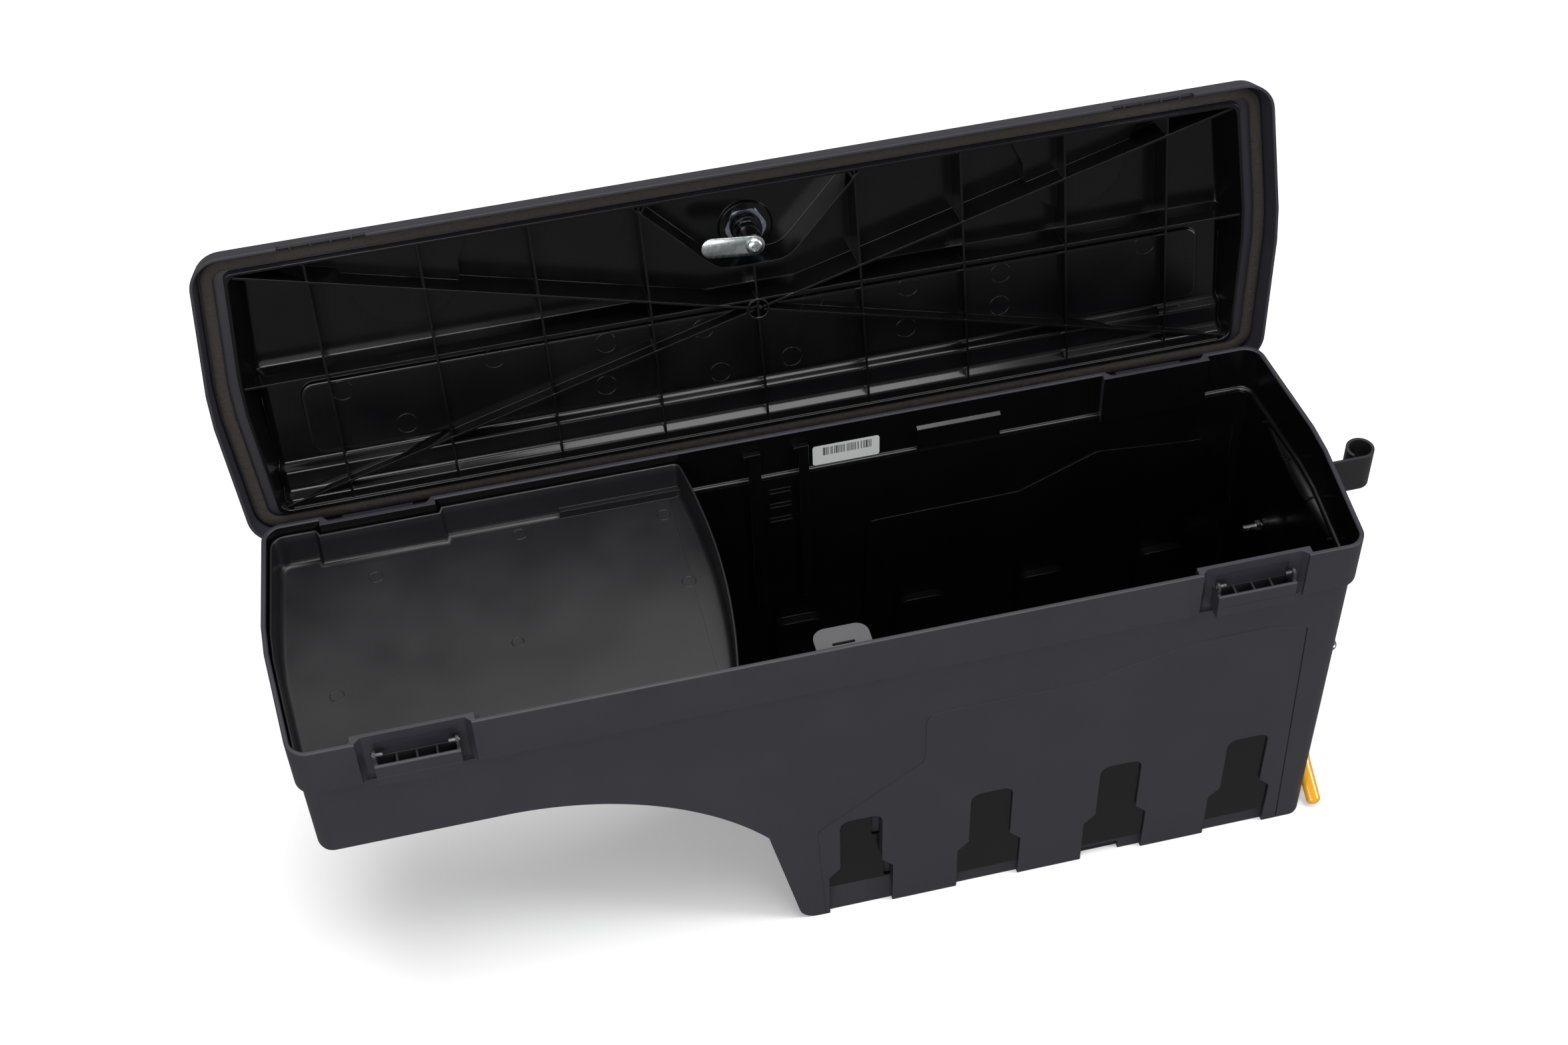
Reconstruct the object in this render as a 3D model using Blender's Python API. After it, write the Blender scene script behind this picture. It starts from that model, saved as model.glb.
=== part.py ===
"""Swing-out wheel-well storage box for a pickup bed: a deep moulded tub with a wheel-arch
cut-away, a ribbed lid on two rear hinges, a key-operated cam lock, a lift-out tray, an upper
pivot bracket with a rolled eye and a lower bracket with a spring latch pin and release lever.

Frame: +X to the pivot end, -Y to the front, +Z up. The origin is on the underside of the foot,
below the middle of the rim. Everything is in metres. The lid stands open at rest.
"""

import math

import bmesh
import bpy
from mathutils import Matrix, Vector

# ---- tub, overall -------------------------------------------------------------------------
BOX_LENGTH = 1.000        # rim, from the middle of one bulged end to the other
BOX_WIDTH = 0.2788        # rim, front to back
BOX_HEIGHT = 0.4145       # underside of the foot to the top of the rim
END_BULGE = 0.0101        # how far the middle of an end stands out past its corners
END_FLAT = 0.0332         # width of the straight middle of an end
CORNER_R = 0.020
BEND_R = 0.030            # radius of the soft bends in an end wall
CORNER_STEPS = 4
RIM_WALL = 0.0046
SKIRT_DEPTH = 0.0545      # height of the rim band
SKIRT_STEP = 0.0045       # how far the lower wall is set in under the rim band
DRAFT = 0.0012            # taper of the lower wall over the full height
WALL = 0.0040
FLOOR = 0.0045
SHALLOW_DEPTH = 0.1448    # rim top to the underside over the wheel arch
ARCH_START_X = -0.319     # where the flat underside turns into the arch
ARCH_R = 0.303
FOOT_TOP_X = -0.0770      # where the arch meets the foot's left wall
FOOT_LEAN = 0.0310        # how far that wall leans inwards down to the floor
FOOT_CORNER_R = 0.020
ARCH_STEPS = 10
FIT_GAP = 0.0003          # gap between pieces that touch
BACK = 1.0
FRONT = -1.0
SLACK = 0.02              # how far a cutter runs past what it cuts

# ---- recesses along the bottom of the long walls -------------------------------------------
RECESS_COUNT = 4
RECESS_PITCH = 0.1317
RECESS_FIRST_X = 0.0140
RECESS_TOP = 0.1505       # height of the top of a recess
RECESS_SHOULDER = 0.0740  # height where the neck widens
RECESS_NECK = 0.0426
RECESS_BASE = 0.0655
RECESS_CORNER_R = 0.0100
RECESS_DEPTH = 0.0100
CHIN_HEIGHT = 0.0300      # below this height the back of a recess slopes out again
CHIN_DEPTH = 0.0040       # depth left at the underside
NOTCH_WIDTH = 0.0410      # gap in the chin of one front recess
NOTCH_HEIGHT = 0.0100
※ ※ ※
§ Given task: Give back the whole listing exactly as it reads.

§ Reply to the task:
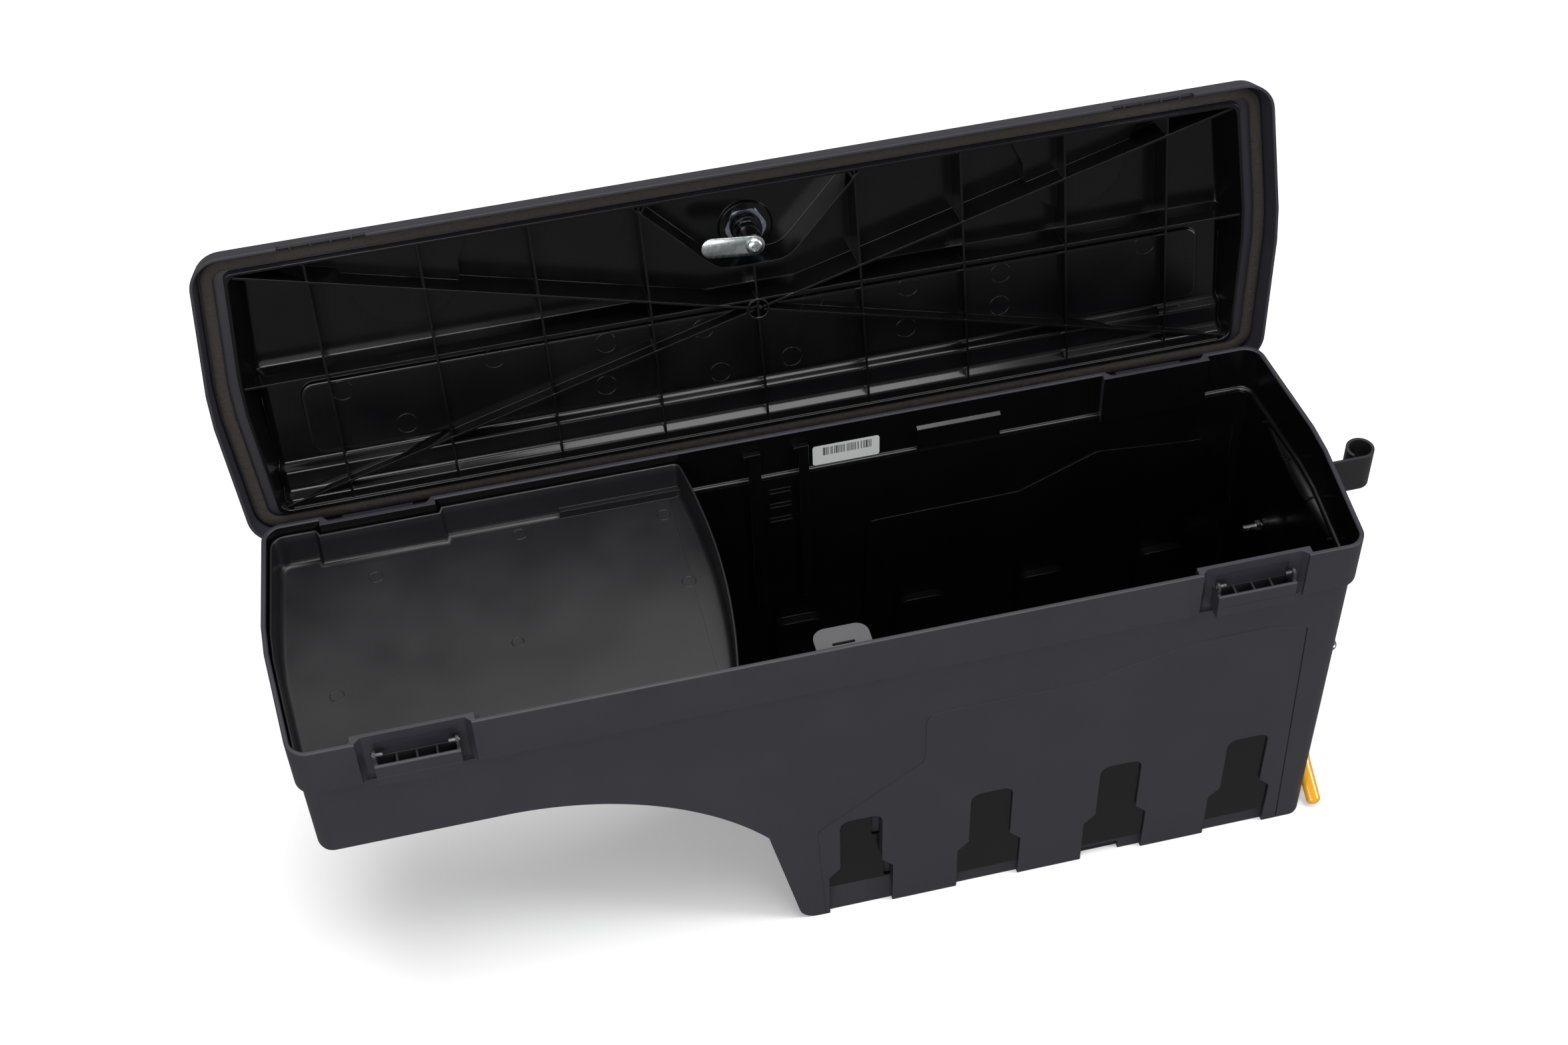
Reconstruct the object in this render as a 3D model using Blender's Python API. After it, write the Blender scene script behind this picture. It starts from that model, saved as model.glb.
=== part.py ===
"""Swing-out wheel-well storage box for a pickup bed: a deep moulded tub with a wheel-arch
cut-away, a ribbed lid on two rear hinges, a key-operated cam lock, a lift-out tray, an upper
pivot bracket with a rolled eye and a lower bracket with a spring latch pin and release lever.

Frame: +X to the pivot end, -Y to the front, +Z up. The origin is on the underside of the foot,
below the middle of the rim. Everything is in metres. The lid stands open at rest.
"""

import math

import bmesh
import bpy
from mathutils import Matrix, Vector

# ---- tub, overall -------------------------------------------------------------------------
BOX_LENGTH = 1.000        # rim, from the middle of one bulged end to the other
BOX_WIDTH = 0.2788        # rim, front to back
BOX_HEIGHT = 0.4145       # underside of the foot to the top of the rim
END_BULGE = 0.0101        # how far the middle of an end stands out past its corners
END_FLAT = 0.0332         # width of the straight middle of an end
CORNER_R = 0.020
BEND_R = 0.030            # radius of the soft bends in an end wall
CORNER_STEPS = 4
RIM_WALL = 0.0046
SKIRT_DEPTH = 0.0545      # height of the rim band
SKIRT_STEP = 0.0045       # how far the lower wall is set in under the rim band
DRAFT = 0.0012            # taper of the lower wall over the full height
WALL = 0.0040
FLOOR = 0.0045
SHALLOW_DEPTH = 0.1448    # rim top to the underside over the wheel arch
ARCH_START_X = -0.319     # where the flat underside turns into the arch
ARCH_R = 0.303
FOOT_TOP_X = -0.0770      # where the arch meets the foot's left wall
FOOT_LEAN = 0.0310        # how far that wall leans inwards down to the floor
FOOT_CORNER_R = 0.020
ARCH_STEPS = 10
FIT_GAP = 0.0003          # gap between pieces that touch
BACK = 1.0
FRONT = -1.0
SLACK = 0.02              # how far a cutter runs past what it cuts

# ---- recesses along the bottom of the long walls -------------------------------------------
RECESS_COUNT = 4
RECESS_PITCH = 0.1317
RECESS_FIRST_X = 0.0140
RECESS_TOP = 0.1505       # height of the top of a recess
RECESS_SHOULDER = 0.0740  # height where the neck widens
RECESS_NECK = 0.0426
RECESS_BASE = 0.0655
RECESS_CORNER_R = 0.0100
RECESS_DEPTH = 0.0100
CHIN_HEIGHT = 0.0300      # below this height the back of a recess slopes out again
CHIN_DEPTH = 0.0040       # depth left at the underside
NOTCH_WIDTH = 0.0410      # gap in the chin of one front recess
NOTCH_HEIGHT = 0.0100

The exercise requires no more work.